*DIRECTIONS FOR THIS TASK:* Repeat the listing in full, word for word.

*MATERIAL PROVIDED:*
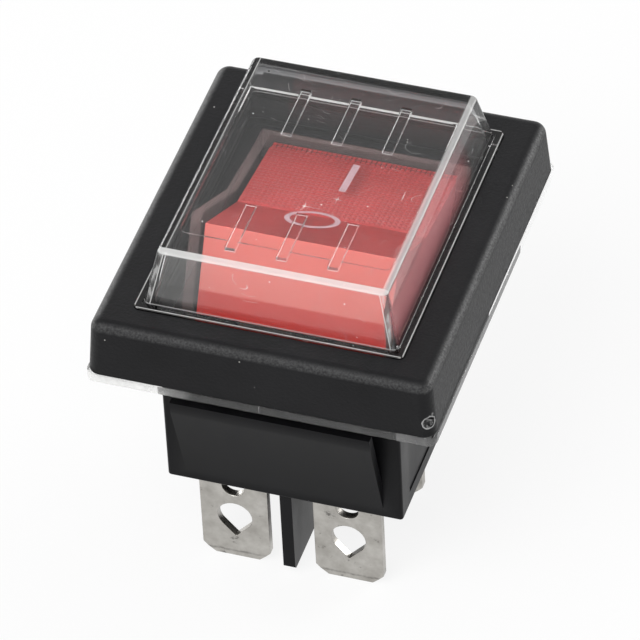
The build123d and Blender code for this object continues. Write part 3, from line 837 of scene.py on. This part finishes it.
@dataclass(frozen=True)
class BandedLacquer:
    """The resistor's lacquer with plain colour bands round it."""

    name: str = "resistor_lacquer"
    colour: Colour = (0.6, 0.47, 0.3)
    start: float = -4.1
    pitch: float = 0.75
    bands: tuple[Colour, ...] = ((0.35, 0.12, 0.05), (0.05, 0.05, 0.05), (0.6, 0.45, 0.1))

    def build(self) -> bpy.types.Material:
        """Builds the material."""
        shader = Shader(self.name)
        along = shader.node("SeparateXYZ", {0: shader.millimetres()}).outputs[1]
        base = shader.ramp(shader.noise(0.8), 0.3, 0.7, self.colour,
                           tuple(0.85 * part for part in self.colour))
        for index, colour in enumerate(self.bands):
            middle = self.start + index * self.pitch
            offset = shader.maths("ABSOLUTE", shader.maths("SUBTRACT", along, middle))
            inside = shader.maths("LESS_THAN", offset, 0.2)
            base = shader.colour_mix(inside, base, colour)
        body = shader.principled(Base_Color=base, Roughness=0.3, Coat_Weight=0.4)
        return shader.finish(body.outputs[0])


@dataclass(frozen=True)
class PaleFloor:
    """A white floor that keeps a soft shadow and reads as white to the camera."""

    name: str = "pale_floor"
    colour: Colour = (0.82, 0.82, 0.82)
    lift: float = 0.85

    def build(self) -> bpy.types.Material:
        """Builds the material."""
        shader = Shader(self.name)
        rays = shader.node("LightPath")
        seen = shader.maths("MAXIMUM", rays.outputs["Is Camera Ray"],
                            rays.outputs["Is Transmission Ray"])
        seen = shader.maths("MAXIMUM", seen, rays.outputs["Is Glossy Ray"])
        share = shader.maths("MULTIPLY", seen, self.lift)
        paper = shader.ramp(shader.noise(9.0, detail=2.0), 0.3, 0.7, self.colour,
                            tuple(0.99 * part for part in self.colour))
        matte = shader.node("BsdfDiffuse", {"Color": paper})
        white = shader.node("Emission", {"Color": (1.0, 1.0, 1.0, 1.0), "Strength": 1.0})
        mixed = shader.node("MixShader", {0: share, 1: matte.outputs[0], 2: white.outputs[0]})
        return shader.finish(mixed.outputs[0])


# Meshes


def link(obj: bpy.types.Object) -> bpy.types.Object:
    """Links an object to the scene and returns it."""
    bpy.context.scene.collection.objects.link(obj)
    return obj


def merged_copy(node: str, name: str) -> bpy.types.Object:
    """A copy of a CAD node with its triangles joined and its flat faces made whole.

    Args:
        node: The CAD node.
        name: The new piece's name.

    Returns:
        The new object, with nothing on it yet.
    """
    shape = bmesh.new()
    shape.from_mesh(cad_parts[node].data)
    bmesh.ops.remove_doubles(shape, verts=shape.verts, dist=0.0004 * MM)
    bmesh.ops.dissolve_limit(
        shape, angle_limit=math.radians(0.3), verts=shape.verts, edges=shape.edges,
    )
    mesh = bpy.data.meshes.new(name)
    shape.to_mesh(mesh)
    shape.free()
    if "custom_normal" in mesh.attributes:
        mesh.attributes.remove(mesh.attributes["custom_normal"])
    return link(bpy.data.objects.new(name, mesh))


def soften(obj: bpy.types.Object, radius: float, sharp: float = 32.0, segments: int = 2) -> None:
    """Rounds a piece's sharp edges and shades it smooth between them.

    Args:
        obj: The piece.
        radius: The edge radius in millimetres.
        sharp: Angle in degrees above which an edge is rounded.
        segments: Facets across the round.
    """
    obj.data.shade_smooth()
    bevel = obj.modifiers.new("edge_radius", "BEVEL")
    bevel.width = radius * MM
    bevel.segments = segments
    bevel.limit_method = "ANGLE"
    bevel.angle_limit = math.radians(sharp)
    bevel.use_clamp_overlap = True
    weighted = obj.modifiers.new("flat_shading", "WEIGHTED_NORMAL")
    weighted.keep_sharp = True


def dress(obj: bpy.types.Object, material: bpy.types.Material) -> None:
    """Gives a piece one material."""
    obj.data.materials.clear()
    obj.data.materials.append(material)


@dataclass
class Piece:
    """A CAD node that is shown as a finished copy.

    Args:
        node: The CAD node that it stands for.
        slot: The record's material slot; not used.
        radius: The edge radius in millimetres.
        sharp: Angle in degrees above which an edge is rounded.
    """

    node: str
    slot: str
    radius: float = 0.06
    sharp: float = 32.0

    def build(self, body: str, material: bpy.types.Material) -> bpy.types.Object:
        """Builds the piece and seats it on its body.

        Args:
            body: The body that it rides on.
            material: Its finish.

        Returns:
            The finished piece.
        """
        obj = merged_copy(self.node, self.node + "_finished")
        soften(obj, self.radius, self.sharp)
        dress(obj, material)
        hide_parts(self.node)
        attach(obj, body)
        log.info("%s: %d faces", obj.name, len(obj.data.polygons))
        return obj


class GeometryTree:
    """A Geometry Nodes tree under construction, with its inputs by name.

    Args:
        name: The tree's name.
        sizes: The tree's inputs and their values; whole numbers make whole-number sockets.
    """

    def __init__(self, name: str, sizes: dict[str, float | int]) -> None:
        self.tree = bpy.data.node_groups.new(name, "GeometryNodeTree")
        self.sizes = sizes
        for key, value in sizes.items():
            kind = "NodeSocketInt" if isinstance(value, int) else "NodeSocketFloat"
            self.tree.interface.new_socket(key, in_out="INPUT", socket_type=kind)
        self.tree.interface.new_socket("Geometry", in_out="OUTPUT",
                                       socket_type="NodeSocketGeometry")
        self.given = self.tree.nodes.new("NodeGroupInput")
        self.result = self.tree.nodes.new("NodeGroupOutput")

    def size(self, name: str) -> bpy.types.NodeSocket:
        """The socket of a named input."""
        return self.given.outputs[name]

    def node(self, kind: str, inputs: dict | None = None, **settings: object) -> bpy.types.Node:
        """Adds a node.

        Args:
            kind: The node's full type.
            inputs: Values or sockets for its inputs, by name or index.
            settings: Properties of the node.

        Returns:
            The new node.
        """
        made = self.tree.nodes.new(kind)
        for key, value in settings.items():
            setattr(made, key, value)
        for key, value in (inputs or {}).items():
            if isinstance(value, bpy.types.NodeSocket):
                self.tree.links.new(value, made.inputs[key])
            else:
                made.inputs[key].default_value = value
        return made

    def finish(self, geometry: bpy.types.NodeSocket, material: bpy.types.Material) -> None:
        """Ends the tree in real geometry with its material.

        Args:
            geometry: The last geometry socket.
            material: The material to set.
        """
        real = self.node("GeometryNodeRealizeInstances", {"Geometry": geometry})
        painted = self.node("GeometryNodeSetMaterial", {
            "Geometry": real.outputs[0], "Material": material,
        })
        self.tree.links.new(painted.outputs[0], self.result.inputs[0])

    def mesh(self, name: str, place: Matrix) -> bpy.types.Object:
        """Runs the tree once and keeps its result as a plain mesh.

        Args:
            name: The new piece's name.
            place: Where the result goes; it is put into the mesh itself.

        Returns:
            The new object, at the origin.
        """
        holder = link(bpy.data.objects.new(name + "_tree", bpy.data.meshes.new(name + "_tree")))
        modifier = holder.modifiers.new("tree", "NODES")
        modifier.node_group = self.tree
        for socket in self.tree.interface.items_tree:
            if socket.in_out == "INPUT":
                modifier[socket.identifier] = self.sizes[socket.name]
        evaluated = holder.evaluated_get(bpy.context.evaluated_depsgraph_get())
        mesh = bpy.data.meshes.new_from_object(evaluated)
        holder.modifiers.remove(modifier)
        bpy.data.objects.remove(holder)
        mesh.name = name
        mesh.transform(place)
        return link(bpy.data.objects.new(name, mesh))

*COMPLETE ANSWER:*
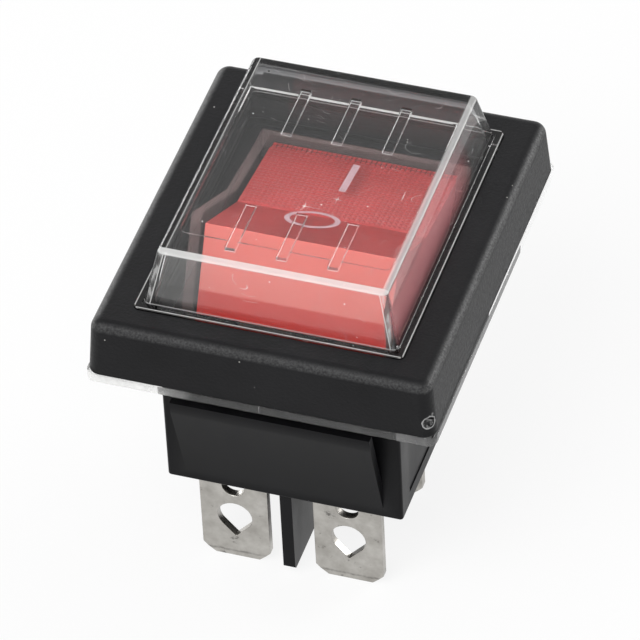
The build123d and Blender code for this object continues. Write part 3, from line 837 of scene.py on. This part finishes it.
@dataclass(frozen=True)
class BandedLacquer:
    """The resistor's lacquer with plain colour bands round it."""

    name: str = "resistor_lacquer"
    colour: Colour = (0.6, 0.47, 0.3)
    start: float = -4.1
    pitch: float = 0.75
    bands: tuple[Colour, ...] = ((0.35, 0.12, 0.05), (0.05, 0.05, 0.05), (0.6, 0.45, 0.1))

    def build(self) -> bpy.types.Material:
        """Builds the material."""
        shader = Shader(self.name)
        along = shader.node("SeparateXYZ", {0: shader.millimetres()}).outputs[1]
        base = shader.ramp(shader.noise(0.8), 0.3, 0.7, self.colour,
                           tuple(0.85 * part for part in self.colour))
        for index, colour in enumerate(self.bands):
            middle = self.start + index * self.pitch
            offset = shader.maths("ABSOLUTE", shader.maths("SUBTRACT", along, middle))
            inside = shader.maths("LESS_THAN", offset, 0.2)
            base = shader.colour_mix(inside, base, colour)
        body = shader.principled(Base_Color=base, Roughness=0.3, Coat_Weight=0.4)
        return shader.finish(body.outputs[0])


@dataclass(frozen=True)
class PaleFloor:
    """A white floor that keeps a soft shadow and reads as white to the camera."""

    name: str = "pale_floor"
    colour: Colour = (0.82, 0.82, 0.82)
    lift: float = 0.85

    def build(self) -> bpy.types.Material:
        """Builds the material."""
        shader = Shader(self.name)
        rays = shader.node("LightPath")
        seen = shader.maths("MAXIMUM", rays.outputs["Is Camera Ray"],
                            rays.outputs["Is Transmission Ray"])
        seen = shader.maths("MAXIMUM", seen, rays.outputs["Is Glossy Ray"])
        share = shader.maths("MULTIPLY", seen, self.lift)
        paper = shader.ramp(shader.noise(9.0, detail=2.0), 0.3, 0.7, self.colour,
                            tuple(0.99 * part for part in self.colour))
        matte = shader.node("BsdfDiffuse", {"Color": paper})
        white = shader.node("Emission", {"Color": (1.0, 1.0, 1.0, 1.0), "Strength": 1.0})
        mixed = shader.node("MixShader", {0: share, 1: matte.outputs[0], 2: white.outputs[0]})
        return shader.finish(mixed.outputs[0])


# Meshes


def link(obj: bpy.types.Object) -> bpy.types.Object:
    """Links an object to the scene and returns it."""
    bpy.context.scene.collection.objects.link(obj)
    return obj


def merged_copy(node: str, name: str) -> bpy.types.Object:
    """A copy of a CAD node with its triangles joined and its flat faces made whole.

    Args:
        node: The CAD node.
        name: The new piece's name.

    Returns:
        The new object, with nothing on it yet.
    """
    shape = bmesh.new()
    shape.from_mesh(cad_parts[node].data)
    bmesh.ops.remove_doubles(shape, verts=shape.verts, dist=0.0004 * MM)
    bmesh.ops.dissolve_limit(
        shape, angle_limit=math.radians(0.3), verts=shape.verts, edges=shape.edges,
    )
    mesh = bpy.data.meshes.new(name)
    shape.to_mesh(mesh)
    shape.free()
    if "custom_normal" in mesh.attributes:
        mesh.attributes.remove(mesh.attributes["custom_normal"])
    return link(bpy.data.objects.new(name, mesh))


def soften(obj: bpy.types.Object, radius: float, sharp: float = 32.0, segments: int = 2) -> None:
    """Rounds a piece's sharp edges and shades it smooth between them.

    Args:
        obj: The piece.
        radius: The edge radius in millimetres.
        sharp: Angle in degrees above which an edge is rounded.
        segments: Facets across the round.
    """
    obj.data.shade_smooth()
    bevel = obj.modifiers.new("edge_radius", "BEVEL")
    bevel.width = radius * MM
    bevel.segments = segments
    bevel.limit_method = "ANGLE"
    bevel.angle_limit = math.radians(sharp)
    bevel.use_clamp_overlap = True
    weighted = obj.modifiers.new("flat_shading", "WEIGHTED_NORMAL")
    weighted.keep_sharp = True


def dress(obj: bpy.types.Object, material: bpy.types.Material) -> None:
    """Gives a piece one material."""
    obj.data.materials.clear()
    obj.data.materials.append(material)


@dataclass
class Piece:
    """A CAD node that is shown as a finished copy.

    Args:
        node: The CAD node that it stands for.
        slot: The record's material slot; not used.
        radius: The edge radius in millimetres.
        sharp: Angle in degrees above which an edge is rounded.
    """

    node: str
    slot: str
    radius: float = 0.06
    sharp: float = 32.0

    def build(self, body: str, material: bpy.types.Material) -> bpy.types.Object:
        """Builds the piece and seats it on its body.

        Args:
            body: The body that it rides on.
            material: Its finish.

        Returns:
            The finished piece.
        """
        obj = merged_copy(self.node, self.node + "_finished")
        soften(obj, self.radius, self.sharp)
        dress(obj, material)
        hide_parts(self.node)
        attach(obj, body)
        log.info("%s: %d faces", obj.name, len(obj.data.polygons))
        return obj


class GeometryTree:
    """A Geometry Nodes tree under construction, with its inputs by name.

    Args:
        name: The tree's name.
        sizes: The tree's inputs and their values; whole numbers make whole-number sockets.
    """

    def __init__(self, name: str, sizes: dict[str, float | int]) -> None:
        self.tree = bpy.data.node_groups.new(name, "GeometryNodeTree")
        self.sizes = sizes
        for key, value in sizes.items():
            kind = "NodeSocketInt" if isinstance(value, int) else "NodeSocketFloat"
            self.tree.interface.new_socket(key, in_out="INPUT", socket_type=kind)
        self.tree.interface.new_socket("Geometry", in_out="OUTPUT",
                                       socket_type="NodeSocketGeometry")
        self.given = self.tree.nodes.new("NodeGroupInput")
        self.result = self.tree.nodes.new("NodeGroupOutput")

    def size(self, name: str) -> bpy.types.NodeSocket:
        """The socket of a named input."""
        return self.given.outputs[name]

    def node(self, kind: str, inputs: dict | None = None, **settings: object) -> bpy.types.Node:
        """Adds a node.

        Args:
            kind: The node's full type.
            inputs: Values or sockets for its inputs, by name or index.
            settings: Properties of the node.

        Returns:
            The new node.
        """
        made = self.tree.nodes.new(kind)
        for key, value in settings.items():
            setattr(made, key, value)
        for key, value in (inputs or {}).items():
            if isinstance(value, bpy.types.NodeSocket):
                self.tree.links.new(value, made.inputs[key])
            else:
                made.inputs[key].default_value = value
        return made

    def finish(self, geometry: bpy.types.NodeSocket, material: bpy.types.Material) -> None:
        """Ends the tree in real geometry with its material.

        Args:
            geometry: The last geometry socket.
            material: The material to set.
        """
        real = self.node("GeometryNodeRealizeInstances", {"Geometry": geometry})
        painted = self.node("GeometryNodeSetMaterial", {
            "Geometry": real.outputs[0], "Material": material,
        })
        self.tree.links.new(painted.outputs[0], self.result.inputs[0])

    def mesh(self, name: str, place: Matrix) -> bpy.types.Object:
        """Runs the tree once and keeps its result as a plain mesh.

        Args:
            name: The new piece's name.
            place: Where the result goes; it is put into the mesh itself.

        Returns:
            The new object, at the origin.
        """
        holder = link(bpy.data.objects.new(name + "_tree", bpy.data.meshes.new(name + "_tree")))
        modifier = holder.modifiers.new("tree", "NODES")
        modifier.node_group = self.tree
        for socket in self.tree.interface.items_tree:
            if socket.in_out == "INPUT":
                modifier[socket.identifier] = self.sizes[socket.name]
        evaluated = holder.evaluated_get(bpy.context.evaluated_depsgraph_get())
        mesh = bpy.data.meshes.new_from_object(evaluated)
        holder.modifiers.remove(modifier)
        bpy.data.objects.remove(holder)
        mesh.name = name
        mesh.transform(place)
        return link(bpy.data.objects.new(name, mesh))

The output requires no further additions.